Pages 546-547, transcribed by Carolyn Ward from History of Allen and Woodson Counties, Kansas: embellished with portraits of well known people of these counties, with biographies of our representative citizens, cuts of public buildings and a map of each county / Edited and Compiled by L. Wallace Duncan and Chas. F. Scott. Iola Registers, Printers and Binders, Iola, Kan.: 1901; 894 p., [36] leaves of plates: ill., ports.; includes index.




HARMON SCOTT—The late Harmon Scott, of Iola, was one of the pioneers of Kansas and one of the early business men of Iola. He belongs to a family whose prominence has been recognized in Allen county for more than a third of a century and which has done its part in establishing an industrious, intellectual and patriotic citizenship in the State of Kansas.

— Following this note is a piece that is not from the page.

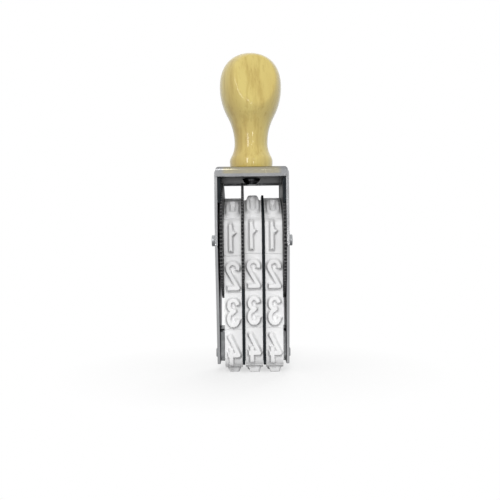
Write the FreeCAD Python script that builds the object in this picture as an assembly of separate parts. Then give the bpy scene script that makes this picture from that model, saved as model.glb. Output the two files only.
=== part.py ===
import FreeCAD, Part
import math
import os

# A hand numbering stamp: a turned wooden handle, a bent metal frame and three rubber number
# bands, each set by its own toothed wheel. It stands on its type, so z is 0 at the print face
# and +Z runs up to the handle. -Y is the front, where the bands are read, and +X is to the
# reader's right. All sizes are in millimetres.

# Number bands: rubber loops that fold over a drum above and a fixed bar below
band_count = 3
band_width = 6.0
band_base = 2.1
type_count = 10
type_pitch = 12.72
type_height = 1.7
type_length = 9.8
type_width = 4.3
type_draft = 0.7
type_weld = 0.4
band_settings = (-0.06, 0.68, 0.56)

# The folds at the top of each band: their centres' depth and rise from the axle
fold_radius = 1.5
fold_front_depth = 8.5
fold_front_rises = (5.0, 5.0, 4.9)
fold_top_depths = (3.0, 0.3, 2.6)
fold_top_rises = (11.5, 11.9, 11.7)
fold_back_depths = (9.5, 11.4, 9.5)
fold_back_rises = (13.3, 10.2, 13.3)

# Platen bar: the fixed bar that backs the bands where they print
platen_drop = 42.4
platen_flat = 9.4
platen_corner = 2.4
platen_height = 11.4
platen_top_round = 1.0
platen_side_play = 0.05
platen_tab_rise = 2.9
platen_tab_height = 2.8
platen_tab_depth = 2.8
platen_tab_proud = 0.5
platen_tab_half_spacing = 3.6
platen_tab_gap = 0.02
band_seat_gap = 0.1

# Drums and toothed discs on the axle
drum_slip_gap = 0.3
disc_radius = 20.5
disc_thickness = 0.8
disc_tooth_count = 100
disc_tooth_depth = 0.55
boss_half_side = 3.1
boss_fit_gap = 0.02
band_side_gap = 0.15
end_play = 0.1
right_play = 0.2

# Axle, riveted over outside the frame
axle_radius = 1.5
axle_bore_gap = 0.05
axle_head_radius = 2.0
axle_head_height = 1.9
axle_hole_gap = 0.03
spacer_thickness = 0.6
spacer_radius = 3.2

# Outer frame: one strip bent to an inverted U
frame_sheet = 1.0
frame_half_depth = 17.0
frame_bend = 1.5
frame_foot_below = 1.0
frame_foot_inset = 0.1
frame_foot_round = 1.8
frame_taper_drop = 2.0
frame_shoulder_round = 5.0

# Inner yoke: a shorter U inside the frame, arched round the discs
yoke_sheet = 1.0
yoke_side_gap = 0.05
yoke_depth_inset = 0.05
yoke_bend = 0.9
disc_arch_gap = 0.5
disc_top_gap = 1.4

# Top cap: a channel over the frame, lips to front and back
cap_sheet = 0.7
cap_lip_drop = 3.4
cap_width = 24.2
cap_side_gap = 0.05
cap_round = 1.2
cap_corner_gap = 0.1

# Handle and its screw
handle_length = 42.2
handle_head_radius = 11.0
handle_crown_rise = 12.0
handle_waist_radius = 5.93
handle_waist_height = 10.1
handle_base_radius = 7.7
handle_foot_inset = 0.6
handle_bead_height = 3.5
shoulder_share = 0.52
cove_share = 0.72
crown_share = 0.87
bead_steps = 1
cove_steps = 2
waist_steps = 2
shoulder_steps = 3
crown_steps = 6
flat_depth = 8.3
flat_tilt = 9.0
flat_turn = 12.6
screw_radius = 1.75
screw_hole_gap = 0.15
screw_bore_gap = 0.03
screw_reach = 18.0
screw_head_radius = 3.0
screw_head_height = 1.6
screw_head_bevel = 1.2
screw_slot_width = 0.8
screw_slot_depth = 0.7
washer_radius = 3.2
washer_thickness = 0.4
washer_split = 0.6
washer_split_turn = 40.0

# Dividers between the bands
divider_proud = 0.7
divider_top_rise = 16.3
divider_foot_below = 0.5
divider_bar_gap = 0.1
divider_bore_gap = 0.1

# How far a cut runs past what it cuts, and how near two points count as one
overrun = 5.0
same_place = 0.001

# Places that follow from the sizes
platen_corner_z_drop = platen_drop - platen_corner
band_outer = band_base + type_height
axle_z = platen_drop + band_seat_gap + band_outer
lane_pitch = disc_thickness + band_width + 2 * band_side_gap
stack_width = disc_thickness + band_count * lane_pitch
frame_inner_width = end_play + spacer_thickness + end_play + stack_width + right_play
inner_half_width = frame_inner_width / 2
outer_half_width = inner_half_width + frame_sheet
first_partition_x = -inner_half_width + end_play + spacer_thickness + end_play
yoke_under_z = axle_z + disc_radius + disc_top_gap
web_under_z = yoke_under_z + yoke_sheet
web_top_z = web_under_z + frame_sheet
cap_top_z = web_top_z + cap_sheet
cap_inner_round = cap_round - cap_sheet
washer_under_z = yoke_under_z - washer_thickness
screw_under_z = washer_under_z - screw_head_height
platen_sole_z = axle_z - platen_drop
platen_top_z = platen_sole_z + platen_height
platen_half_depth = platen_flat / 2 + platen_corner
tab_z = platen_sole_z + platen_tab_rise
frame_foot_z = platen_sole_z - frame_foot_below
frame_foot_half_depth = platen_half_depth - frame_foot_inset
arch_radius = disc_radius + disc_arch_gap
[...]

Harmon Scott was born at Braddocks Field, Pennsylvania, December 19, 1828. He was a farmer's son and in 1833, his father moved into Ohio and, later, into Kentucky and in that State was our subject chiefly reared and educated. After attaining his majority, Mr. Scott went to Bloomington, Illinois, where he resided till 1857, coming thence to Kansas. He stopped first in the Territory in Johnson county where he took up a homestead. He engaged in business in the town of Olathe, while awaiting the turn of events in the process of acquiring a title to his piece of government land, and this result being unfavorable to him he came to Allen county, in 1838, and became one of her permanent citizens. He engaged in the dry goods and grocery business with his brother, the late Dr. John W. Scott, on the corner where DeClute's clothing store now stands. In 1872 he became a railway mail clerk between Topeka and Kansas City. Leaving that service he spent two years on the farm on Rock Creek, returning to Iola in 1876.

In matters pertaining to the administration of affairs and to the welfare


of Iola Mr. Scott was one of the foremost. He was twice elected Trustee of Iola township and made an efficient and honest public servant. The fact that he had managed his private business successfully was an index to the manner in which the public business would be cared for in his hands. He was one of the staunchest of Republicans, having joined that party from "the Old Line Whigs."

Mr. Scott enlisted in Company H, 9th Kansas, as a private and was promoted to first lieutenant of a company in an Indian regiment, designated as the 3rd Indian regiment. He was in active service until 1865, and in which he laid the foundation of the disease which ultimately caused his death.